No answering the phone or the door.
Emergency contacts by the home phone, and yes, their own mobile, with numbers programmed. If they felt scared or something wasn't right, they'd have to call and I'd be straight home.
A go to house - even if your son could go to the elderly neighbours if he felt it necessary, just to wait for you. You need at least one house.
No cooking. I'd leave out snacks in the morning that he could have when he got in.
A plan if there was a fire or he hurt himself, what should he do, who should he call, where should he go.
He should be discrete about this arrangement to himself, not tell his friends etc.. You don't want all and sundry knowing a 10yo is home alone.
Not accepting lifts from anyone.

Practice different scenario's until you are both confident

upahill · 22/02/2012 18:51

I would and did.
He liked coming home and putting the tv on and having peace for an hour and half before we came in.
He called it his chill time!!!

upahill · 22/02/2012 18:53

oh, we lived 5 mins from the primary school and the neighbours were in so he felt comfortable going round if he had to - we checked with them.
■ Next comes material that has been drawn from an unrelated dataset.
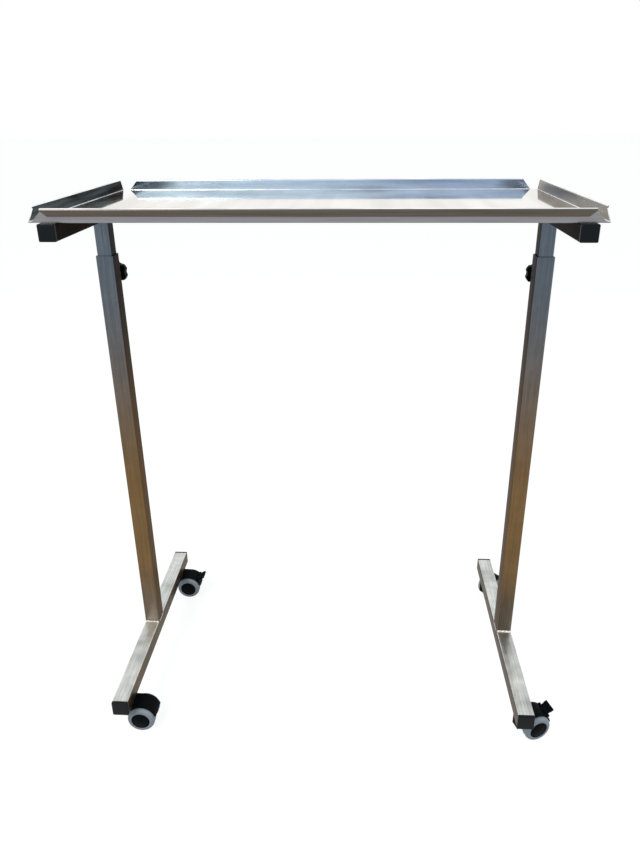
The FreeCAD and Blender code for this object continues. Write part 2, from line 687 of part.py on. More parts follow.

As it turned out he never needed to.

dandelionss · 23/02/2012 14:49

Totempole- yopu think he's better hanging out in a public place than at home!!!

Scholes34 · 23/02/2012 14:55

I think I'd wait until he starts secondary school. There are things he'd miss out on socially after school if you're not there to make ad-hoc arrangements. He'd no doubt be fine, but you obviously feel unsure. When they're at secondary school they suddenly feel grown up, so I'd be tempted to wait until then and are more likely to make arrangements with friends anyway in a way primary school children don't.